-- start of LISTED RECORDS --

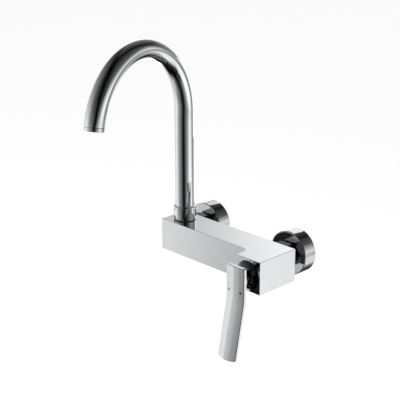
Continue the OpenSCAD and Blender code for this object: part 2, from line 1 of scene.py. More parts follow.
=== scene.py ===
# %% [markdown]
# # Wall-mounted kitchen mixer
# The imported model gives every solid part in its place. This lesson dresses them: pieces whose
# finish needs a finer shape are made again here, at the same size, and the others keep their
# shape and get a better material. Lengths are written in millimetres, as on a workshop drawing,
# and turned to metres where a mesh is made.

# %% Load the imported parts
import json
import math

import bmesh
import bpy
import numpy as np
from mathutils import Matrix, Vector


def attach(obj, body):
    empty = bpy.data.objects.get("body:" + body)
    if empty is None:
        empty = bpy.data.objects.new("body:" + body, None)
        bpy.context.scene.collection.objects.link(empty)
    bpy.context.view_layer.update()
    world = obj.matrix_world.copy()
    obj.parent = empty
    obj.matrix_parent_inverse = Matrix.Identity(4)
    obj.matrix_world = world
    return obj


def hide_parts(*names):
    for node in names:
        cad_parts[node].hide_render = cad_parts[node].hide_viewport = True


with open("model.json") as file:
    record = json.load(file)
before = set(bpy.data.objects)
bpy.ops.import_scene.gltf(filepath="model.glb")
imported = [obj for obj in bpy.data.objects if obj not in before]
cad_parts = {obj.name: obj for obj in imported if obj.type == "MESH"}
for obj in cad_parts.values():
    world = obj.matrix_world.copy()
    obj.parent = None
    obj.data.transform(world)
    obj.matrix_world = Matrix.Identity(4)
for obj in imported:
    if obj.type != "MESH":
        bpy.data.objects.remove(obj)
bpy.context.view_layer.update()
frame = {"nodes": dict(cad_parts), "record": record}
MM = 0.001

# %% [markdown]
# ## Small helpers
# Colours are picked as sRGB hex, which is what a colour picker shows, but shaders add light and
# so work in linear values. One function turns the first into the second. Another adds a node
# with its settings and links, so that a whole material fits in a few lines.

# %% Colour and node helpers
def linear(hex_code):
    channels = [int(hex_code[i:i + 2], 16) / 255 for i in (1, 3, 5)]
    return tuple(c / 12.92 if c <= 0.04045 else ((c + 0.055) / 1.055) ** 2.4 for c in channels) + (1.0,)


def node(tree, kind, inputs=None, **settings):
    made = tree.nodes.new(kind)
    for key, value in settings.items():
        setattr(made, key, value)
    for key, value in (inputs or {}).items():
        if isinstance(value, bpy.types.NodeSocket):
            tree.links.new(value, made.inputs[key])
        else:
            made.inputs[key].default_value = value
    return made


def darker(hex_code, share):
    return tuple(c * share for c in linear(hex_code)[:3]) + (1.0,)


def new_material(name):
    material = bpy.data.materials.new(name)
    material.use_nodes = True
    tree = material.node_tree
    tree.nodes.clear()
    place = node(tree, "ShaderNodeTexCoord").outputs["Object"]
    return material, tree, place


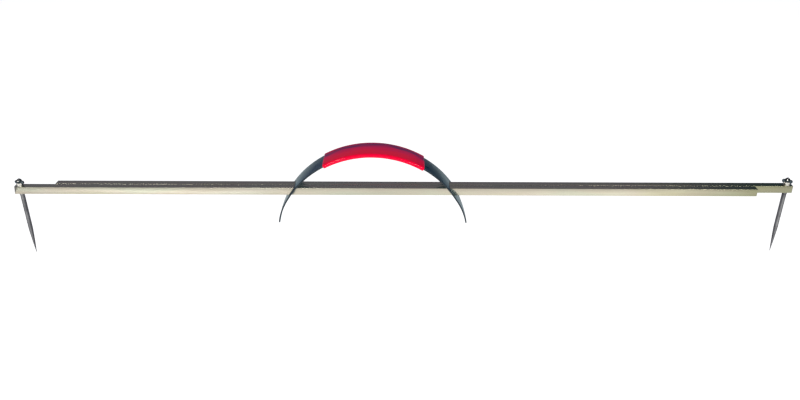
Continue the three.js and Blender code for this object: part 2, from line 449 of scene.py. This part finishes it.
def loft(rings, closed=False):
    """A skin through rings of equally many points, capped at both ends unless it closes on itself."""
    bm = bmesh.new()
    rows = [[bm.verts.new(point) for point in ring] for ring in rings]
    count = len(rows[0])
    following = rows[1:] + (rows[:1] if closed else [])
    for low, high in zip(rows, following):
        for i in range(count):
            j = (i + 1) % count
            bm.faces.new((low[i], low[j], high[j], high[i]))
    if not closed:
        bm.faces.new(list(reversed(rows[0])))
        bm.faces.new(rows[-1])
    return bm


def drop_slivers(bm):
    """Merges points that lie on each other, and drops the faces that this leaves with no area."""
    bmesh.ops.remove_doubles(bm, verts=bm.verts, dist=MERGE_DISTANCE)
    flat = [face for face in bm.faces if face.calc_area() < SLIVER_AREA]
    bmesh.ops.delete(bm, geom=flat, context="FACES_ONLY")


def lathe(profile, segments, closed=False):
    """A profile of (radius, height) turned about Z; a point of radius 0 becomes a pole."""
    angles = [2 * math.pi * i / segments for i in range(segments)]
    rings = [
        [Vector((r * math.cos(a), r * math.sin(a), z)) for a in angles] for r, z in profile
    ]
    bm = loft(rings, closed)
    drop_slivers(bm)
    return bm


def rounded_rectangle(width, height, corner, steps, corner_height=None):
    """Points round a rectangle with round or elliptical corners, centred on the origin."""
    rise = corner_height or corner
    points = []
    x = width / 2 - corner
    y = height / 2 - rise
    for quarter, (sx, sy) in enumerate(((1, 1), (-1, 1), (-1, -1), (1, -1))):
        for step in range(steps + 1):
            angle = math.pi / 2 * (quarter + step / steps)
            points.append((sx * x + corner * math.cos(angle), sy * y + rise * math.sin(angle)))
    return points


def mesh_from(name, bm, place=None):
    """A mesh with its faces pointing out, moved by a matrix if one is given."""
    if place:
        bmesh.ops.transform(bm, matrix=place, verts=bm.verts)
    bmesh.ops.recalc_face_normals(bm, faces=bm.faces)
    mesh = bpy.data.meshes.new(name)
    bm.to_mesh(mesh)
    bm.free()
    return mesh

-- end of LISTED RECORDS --

* WORK TO DO *
Could you reproduce every record above exactly as it appears?

* THE RESULT *
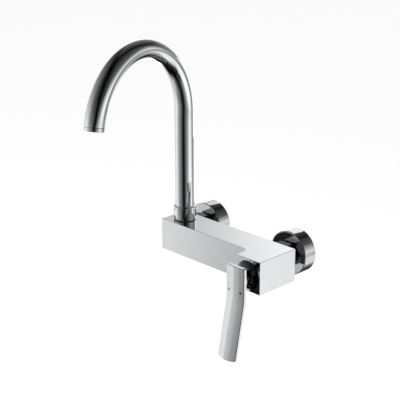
Continue the OpenSCAD and Blender code for this object: part 2, from line 1 of scene.py. More parts follow.
=== scene.py ===
# %% [markdown]
# # Wall-mounted kitchen mixer
# The imported model gives every solid part in its place. This lesson dresses them: pieces whose
# finish needs a finer shape are made again here, at the same size, and the others keep their
# shape and get a better material. Lengths are written in millimetres, as on a workshop drawing,
# and turned to metres where a mesh is made.

# %% Load the imported parts
import json
import math

import bmesh
import bpy
import numpy as np
from mathutils import Matrix, Vector


def attach(obj, body):
    empty = bpy.data.objects.get("body:" + body)
    if empty is None:
        empty = bpy.data.objects.new("body:" + body, None)
        bpy.context.scene.collection.objects.link(empty)
    bpy.context.view_layer.update()
    world = obj.matrix_world.copy()
    obj.parent = empty
    obj.matrix_parent_inverse = Matrix.Identity(4)
    obj.matrix_world = world
    return obj


def hide_parts(*names):
    for node in names:
        cad_parts[node].hide_render = cad_parts[node].hide_viewport = True


with open("model.json") as file:
    record = json.load(file)
before = set(bpy.data.objects)
bpy.ops.import_scene.gltf(filepath="model.glb")
imported = [obj for obj in bpy.data.objects if obj not in before]
cad_parts = {obj.name: obj for obj in imported if obj.type == "MESH"}
for obj in cad_parts.values():
    world = obj.matrix_world.copy()
    obj.parent = None
    obj.data.transform(world)
    obj.matrix_world = Matrix.Identity(4)
for obj in imported:
    if obj.type != "MESH":
        bpy.data.objects.remove(obj)
bpy.context.view_layer.update()
frame = {"nodes": dict(cad_parts), "record": record}
MM = 0.001

# %% [markdown]
# ## Small helpers
# Colours are picked as sRGB hex, which is what a colour picker shows, but shaders add light and
# so work in linear values. One function turns the first into the second. Another adds a node
# with its settings and links, so that a whole material fits in a few lines.

# %% Colour and node helpers
def linear(hex_code):
    channels = [int(hex_code[i:i + 2], 16) / 255 for i in (1, 3, 5)]
    return tuple(c / 12.92 if c <= 0.04045 else ((c + 0.055) / 1.055) ** 2.4 for c in channels) + (1.0,)


def node(tree, kind, inputs=None, **settings):
    made = tree.nodes.new(kind)
    for key, value in settings.items():
        setattr(made, key, value)
    for key, value in (inputs or {}).items():
        if isinstance(value, bpy.types.NodeSocket):
            tree.links.new(value, made.inputs[key])
        else:
            made.inputs[key].default_value = value
    return made


def darker(hex_code, share):
    return tuple(c * share for c in linear(hex_code)[:3]) + (1.0,)


def new_material(name):
    material = bpy.data.materials.new(name)
    material.use_nodes = True
    tree = material.node_tree
    tree.nodes.clear()
    place = node(tree, "ShaderNodeTexCoord").outputs["Object"]
    return material, tree, place


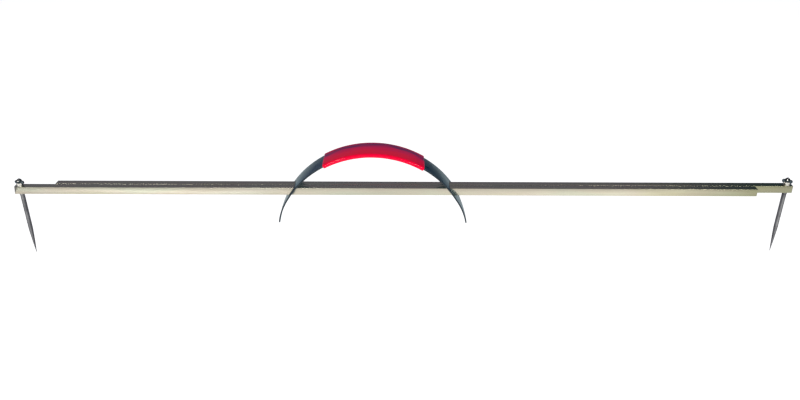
Continue the three.js and Blender code for this object: part 2, from line 449 of scene.py. This part finishes it.
def loft(rings, closed=False):
    """A skin through rings of equally many points, capped at both ends unless it closes on itself."""
    bm = bmesh.new()
    rows = [[bm.verts.new(point) for point in ring] for ring in rings]
    count = len(rows[0])
    following = rows[1:] + (rows[:1] if closed else [])
    for low, high in zip(rows, following):
        for i in range(count):
            j = (i + 1) % count
            bm.faces.new((low[i], low[j], high[j], high[i]))
    if not closed:
        bm.faces.new(list(reversed(rows[0])))
        bm.faces.new(rows[-1])
    return bm


def drop_slivers(bm):
    """Merges points that lie on each other, and drops the faces that this leaves with no area."""
    bmesh.ops.remove_doubles(bm, verts=bm.verts, dist=MERGE_DISTANCE)
    flat = [face for face in bm.faces if face.calc_area() < SLIVER_AREA]
    bmesh.ops.delete(bm, geom=flat, context="FACES_ONLY")


def lathe(profile, segments, closed=False):
    """A profile of (radius, height) turned about Z; a point of radius 0 becomes a pole."""
    angles = [2 * math.pi * i / segments for i in range(segments)]
    rings = [
        [Vector((r * math.cos(a), r * math.sin(a), z)) for a in angles] for r, z in profile
    ]
    bm = loft(rings, closed)
    drop_slivers(bm)
    return bm


def rounded_rectangle(width, height, corner, steps, corner_height=None):
    """Points round a rectangle with round or elliptical corners, centred on the origin."""
    rise = corner_height or corner
    points = []
    x = width / 2 - corner
    y = height / 2 - rise
    for quarter, (sx, sy) in enumerate(((1, 1), (-1, 1), (-1, -1), (1, -1))):
        for step in range(steps + 1):
            angle = math.pi / 2 * (quarter + step / steps)
            points.append((sx * x + corner * math.cos(angle), sy * y + rise * math.sin(angle)))
    return points


def mesh_from(name, bm, place=None):
    """A mesh with its faces pointing out, moved by a matrix if one is given."""
    if place:
        bmesh.ops.transform(bm, matrix=place, verts=bm.verts)
    bmesh.ops.recalc_face_normals(bm, faces=bm.faces)
    mesh = bpy.data.meshes.new(name)
    bm.to_mesh(mesh)
    bm.free()
    return mesh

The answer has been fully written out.